* Exercise requirements *
Provide the data again in its entirety, exactly as given.

━━━━━━━━━━

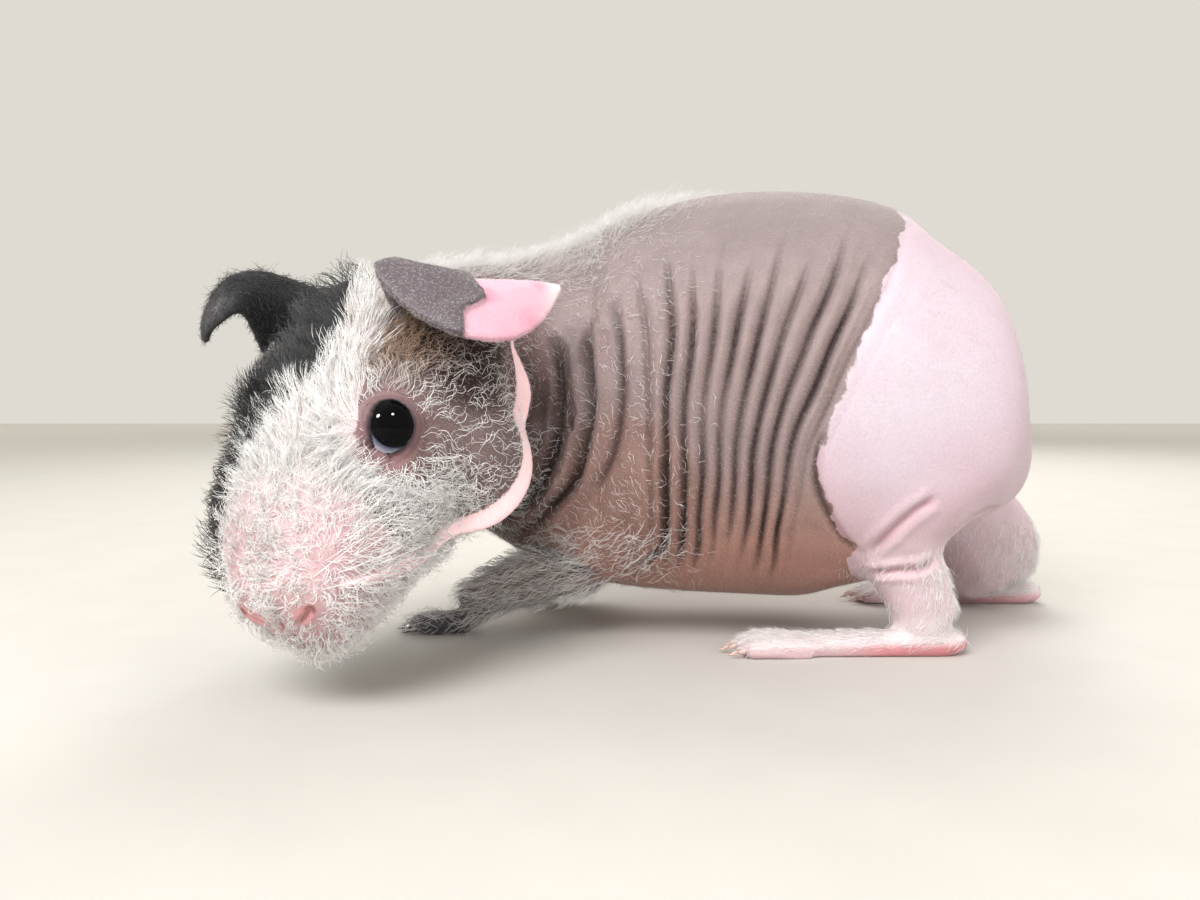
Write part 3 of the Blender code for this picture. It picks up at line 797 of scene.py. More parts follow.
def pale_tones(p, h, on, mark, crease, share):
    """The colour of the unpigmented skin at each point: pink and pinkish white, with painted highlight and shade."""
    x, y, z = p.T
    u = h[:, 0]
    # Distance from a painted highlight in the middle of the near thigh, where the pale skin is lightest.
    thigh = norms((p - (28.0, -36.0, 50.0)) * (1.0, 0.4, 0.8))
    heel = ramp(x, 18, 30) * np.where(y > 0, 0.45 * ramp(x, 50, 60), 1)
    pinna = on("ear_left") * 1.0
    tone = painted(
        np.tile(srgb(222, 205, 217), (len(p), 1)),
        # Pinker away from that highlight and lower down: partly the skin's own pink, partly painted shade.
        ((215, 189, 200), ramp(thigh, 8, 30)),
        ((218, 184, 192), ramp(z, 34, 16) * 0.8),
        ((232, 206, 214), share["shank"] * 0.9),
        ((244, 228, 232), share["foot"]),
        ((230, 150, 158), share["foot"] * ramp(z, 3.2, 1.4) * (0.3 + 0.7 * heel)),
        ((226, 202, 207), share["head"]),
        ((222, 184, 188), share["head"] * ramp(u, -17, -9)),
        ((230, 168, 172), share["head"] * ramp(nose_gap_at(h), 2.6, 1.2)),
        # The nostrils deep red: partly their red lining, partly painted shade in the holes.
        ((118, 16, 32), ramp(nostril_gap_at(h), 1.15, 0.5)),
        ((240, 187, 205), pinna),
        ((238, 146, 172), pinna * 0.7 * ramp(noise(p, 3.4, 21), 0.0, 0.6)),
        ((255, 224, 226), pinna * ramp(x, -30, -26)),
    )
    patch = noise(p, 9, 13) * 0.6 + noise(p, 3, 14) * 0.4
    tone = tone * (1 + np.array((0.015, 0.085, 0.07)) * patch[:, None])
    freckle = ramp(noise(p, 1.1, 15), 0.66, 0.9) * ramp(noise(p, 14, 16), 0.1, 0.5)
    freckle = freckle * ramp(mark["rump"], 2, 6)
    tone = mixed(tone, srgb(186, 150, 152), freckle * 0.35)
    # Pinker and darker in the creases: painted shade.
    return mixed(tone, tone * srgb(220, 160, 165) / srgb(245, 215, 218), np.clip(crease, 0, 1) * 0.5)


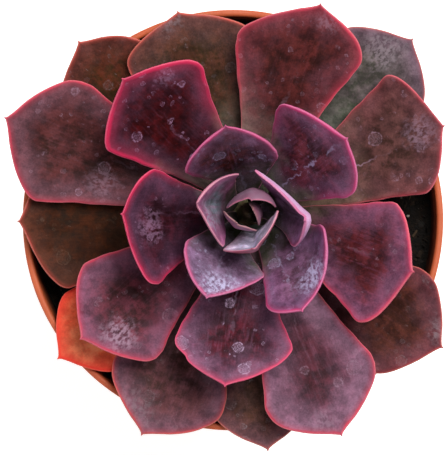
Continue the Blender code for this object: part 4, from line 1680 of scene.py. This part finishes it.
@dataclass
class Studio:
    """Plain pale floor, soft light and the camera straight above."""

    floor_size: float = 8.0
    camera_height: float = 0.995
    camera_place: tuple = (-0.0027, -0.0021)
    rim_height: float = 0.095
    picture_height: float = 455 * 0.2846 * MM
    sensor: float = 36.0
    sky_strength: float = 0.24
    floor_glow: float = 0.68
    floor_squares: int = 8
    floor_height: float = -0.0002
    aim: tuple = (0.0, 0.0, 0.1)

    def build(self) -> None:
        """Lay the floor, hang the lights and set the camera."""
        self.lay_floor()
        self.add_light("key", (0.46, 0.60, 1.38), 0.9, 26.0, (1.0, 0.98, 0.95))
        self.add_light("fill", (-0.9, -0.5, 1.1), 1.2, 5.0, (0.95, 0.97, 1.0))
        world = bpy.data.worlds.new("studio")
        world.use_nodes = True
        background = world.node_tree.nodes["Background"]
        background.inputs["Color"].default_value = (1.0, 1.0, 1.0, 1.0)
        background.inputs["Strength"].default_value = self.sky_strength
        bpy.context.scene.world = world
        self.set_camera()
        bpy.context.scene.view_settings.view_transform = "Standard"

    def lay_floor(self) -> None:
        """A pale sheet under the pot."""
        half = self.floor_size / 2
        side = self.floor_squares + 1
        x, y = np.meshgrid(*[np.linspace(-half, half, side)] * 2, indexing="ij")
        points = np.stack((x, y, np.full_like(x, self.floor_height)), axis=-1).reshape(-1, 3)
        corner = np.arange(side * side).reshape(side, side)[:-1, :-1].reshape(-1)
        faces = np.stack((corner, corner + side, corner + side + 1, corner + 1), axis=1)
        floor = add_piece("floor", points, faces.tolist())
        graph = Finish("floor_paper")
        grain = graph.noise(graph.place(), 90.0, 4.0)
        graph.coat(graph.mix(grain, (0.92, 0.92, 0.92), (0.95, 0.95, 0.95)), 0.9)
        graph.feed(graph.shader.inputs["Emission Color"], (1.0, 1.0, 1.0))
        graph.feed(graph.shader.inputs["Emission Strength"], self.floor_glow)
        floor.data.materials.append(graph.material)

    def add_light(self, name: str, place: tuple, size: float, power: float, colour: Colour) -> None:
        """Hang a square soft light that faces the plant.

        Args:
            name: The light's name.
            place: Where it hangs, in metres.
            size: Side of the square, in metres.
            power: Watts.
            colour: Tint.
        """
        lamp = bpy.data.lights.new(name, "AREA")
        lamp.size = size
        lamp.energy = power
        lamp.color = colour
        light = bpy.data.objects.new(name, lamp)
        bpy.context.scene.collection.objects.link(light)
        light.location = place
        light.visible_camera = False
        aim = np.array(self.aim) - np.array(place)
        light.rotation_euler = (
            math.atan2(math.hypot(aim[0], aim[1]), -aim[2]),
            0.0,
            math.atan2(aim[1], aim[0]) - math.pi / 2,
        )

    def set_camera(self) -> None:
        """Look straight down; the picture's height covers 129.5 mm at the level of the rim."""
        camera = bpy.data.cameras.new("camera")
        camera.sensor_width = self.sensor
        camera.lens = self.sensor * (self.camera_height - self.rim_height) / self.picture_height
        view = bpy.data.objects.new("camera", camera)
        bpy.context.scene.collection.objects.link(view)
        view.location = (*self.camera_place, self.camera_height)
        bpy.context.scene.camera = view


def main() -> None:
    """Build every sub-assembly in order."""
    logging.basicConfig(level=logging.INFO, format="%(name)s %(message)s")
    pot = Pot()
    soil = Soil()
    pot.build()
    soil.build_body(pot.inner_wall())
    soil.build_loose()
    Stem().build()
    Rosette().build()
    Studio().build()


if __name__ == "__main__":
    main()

━━━━━━━━━━

* Result *
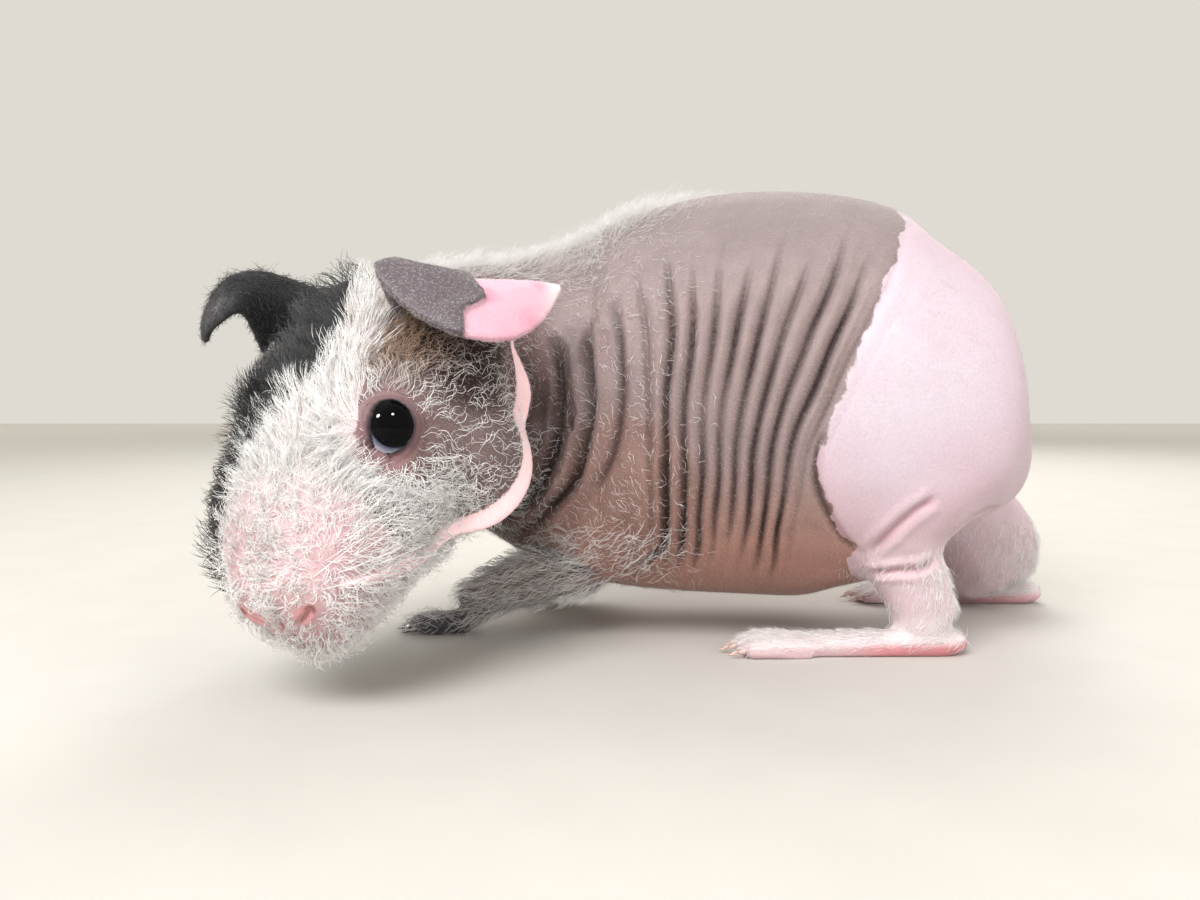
Write part 3 of the Blender code for this picture. It picks up at line 797 of scene.py. More parts follow.
def pale_tones(p, h, on, mark, crease, share):
    """The colour of the unpigmented skin at each point: pink and pinkish white, with painted highlight and shade."""
    x, y, z = p.T
    u = h[:, 0]
    # Distance from a painted highlight in the middle of the near thigh, where the pale skin is lightest.
    thigh = norms((p - (28.0, -36.0, 50.0)) * (1.0, 0.4, 0.8))
    heel = ramp(x, 18, 30) * np.where(y > 0, 0.45 * ramp(x, 50, 60), 1)
    pinna = on("ear_left") * 1.0
    tone = painted(
        np.tile(srgb(222, 205, 217), (len(p), 1)),
        # Pinker away from that highlight and lower down: partly the skin's own pink, partly painted shade.
        ((215, 189, 200), ramp(thigh, 8, 30)),
        ((218, 184, 192), ramp(z, 34, 16) * 0.8),
        ((232, 206, 214), share["shank"] * 0.9),
        ((244, 228, 232), share["foot"]),
        ((230, 150, 158), share["foot"] * ramp(z, 3.2, 1.4) * (0.3 + 0.7 * heel)),
        ((226, 202, 207), share["head"]),
        ((222, 184, 188), share["head"] * ramp(u, -17, -9)),
        ((230, 168, 172), share["head"] * ramp(nose_gap_at(h), 2.6, 1.2)),
        # The nostrils deep red: partly their red lining, partly painted shade in the holes.
        ((118, 16, 32), ramp(nostril_gap_at(h), 1.15, 0.5)),
        ((240, 187, 205), pinna),
        ((238, 146, 172), pinna * 0.7 * ramp(noise(p, 3.4, 21), 0.0, 0.6)),
        ((255, 224, 226), pinna * ramp(x, -30, -26)),
    )
    patch = noise(p, 9, 13) * 0.6 + noise(p, 3, 14) * 0.4
    tone = tone * (1 + np.array((0.015, 0.085, 0.07)) * patch[:, None])
    freckle = ramp(noise(p, 1.1, 15), 0.66, 0.9) * ramp(noise(p, 14, 16), 0.1, 0.5)
    freckle = freckle * ramp(mark["rump"], 2, 6)
    tone = mixed(tone, srgb(186, 150, 152), freckle * 0.35)
    # Pinker and darker in the creases: painted shade.
    return mixed(tone, tone * srgb(220, 160, 165) / srgb(245, 215, 218), np.clip(crease, 0, 1) * 0.5)


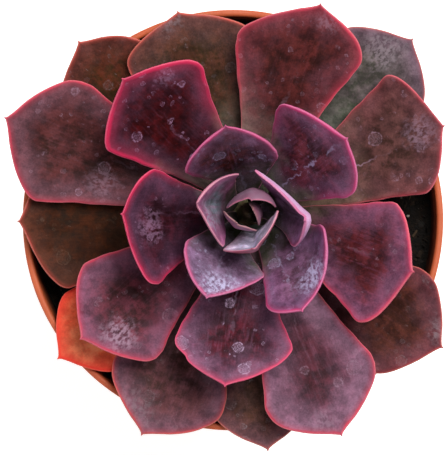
Continue the Blender code for this object: part 4, from line 1680 of scene.py. This part finishes it.
@dataclass
class Studio:
    """Plain pale floor, soft light and the camera straight above."""

    floor_size: float = 8.0
    camera_height: float = 0.995
    camera_place: tuple = (-0.0027, -0.0021)
    rim_height: float = 0.095
    picture_height: float = 455 * 0.2846 * MM
    sensor: float = 36.0
    sky_strength: float = 0.24
    floor_glow: float = 0.68
    floor_squares: int = 8
    floor_height: float = -0.0002
    aim: tuple = (0.0, 0.0, 0.1)

    def build(self) -> None:
        """Lay the floor, hang the lights and set the camera."""
        self.lay_floor()
        self.add_light("key", (0.46, 0.60, 1.38), 0.9, 26.0, (1.0, 0.98, 0.95))
        self.add_light("fill", (-0.9, -0.5, 1.1), 1.2, 5.0, (0.95, 0.97, 1.0))
        world = bpy.data.worlds.new("studio")
        world.use_nodes = True
        background = world.node_tree.nodes["Background"]
        background.inputs["Color"].default_value = (1.0, 1.0, 1.0, 1.0)
        background.inputs["Strength"].default_value = self.sky_strength
        bpy.context.scene.world = world
        self.set_camera()
        bpy.context.scene.view_settings.view_transform = "Standard"

    def lay_floor(self) -> None:
        """A pale sheet under the pot."""
        half = self.floor_size / 2
        side = self.floor_squares + 1
        x, y = np.meshgrid(*[np.linspace(-half, half, side)] * 2, indexing="ij")
        points = np.stack((x, y, np.full_like(x, self.floor_height)), axis=-1).reshape(-1, 3)
        corner = np.arange(side * side).reshape(side, side)[:-1, :-1].reshape(-1)
        faces = np.stack((corner, corner + side, corner + side + 1, corner + 1), axis=1)
        floor = add_piece("floor", points, faces.tolist())
        graph = Finish("floor_paper")
        grain = graph.noise(graph.place(), 90.0, 4.0)
        graph.coat(graph.mix(grain, (0.92, 0.92, 0.92), (0.95, 0.95, 0.95)), 0.9)
        graph.feed(graph.shader.inputs["Emission Color"], (1.0, 1.0, 1.0))
        graph.feed(graph.shader.inputs["Emission Strength"], self.floor_glow)
        floor.data.materials.append(graph.material)

    def add_light(self, name: str, place: tuple, size: float, power: float, colour: Colour) -> None:
        """Hang a square soft light that faces the plant.

        Args:
            name: The light's name.
            place: Where it hangs, in metres.
            size: Side of the square, in metres.
            power: Watts.
            colour: Tint.
        """
        lamp = bpy.data.lights.new(name, "AREA")
        lamp.size = size
        lamp.energy = power
        lamp.color = colour
        light = bpy.data.objects.new(name, lamp)
        bpy.context.scene.collection.objects.link(light)
        light.location = place
        light.visible_camera = False
        aim = np.array(self.aim) - np.array(place)
        light.rotation_euler = (
            math.atan2(math.hypot(aim[0], aim[1]), -aim[2]),
            0.0,
            math.atan2(aim[1], aim[0]) - math.pi / 2,
        )

    def set_camera(self) -> None:
        """Look straight down; the picture's height covers 129.5 mm at the level of the rim."""
        camera = bpy.data.cameras.new("camera")
        camera.sensor_width = self.sensor
        camera.lens = self.sensor * (self.camera_height - self.rim_height) / self.picture_height
        view = bpy.data.objects.new("camera", camera)
        bpy.context.scene.collection.objects.link(view)
        view.location = (*self.camera_place, self.camera_height)
        bpy.context.scene.camera = view


def main() -> None:
    """Build every sub-assembly in order."""
    logging.basicConfig(level=logging.INFO, format="%(name)s %(message)s")
    pot = Pot()
    soil = Soil()
    pot.build()
    soil.build_body(pot.inner_wall())
    soil.build_loose()
    Stem().build()
    Rosette().build()
    Studio().build()


if __name__ == "__main__":
    main()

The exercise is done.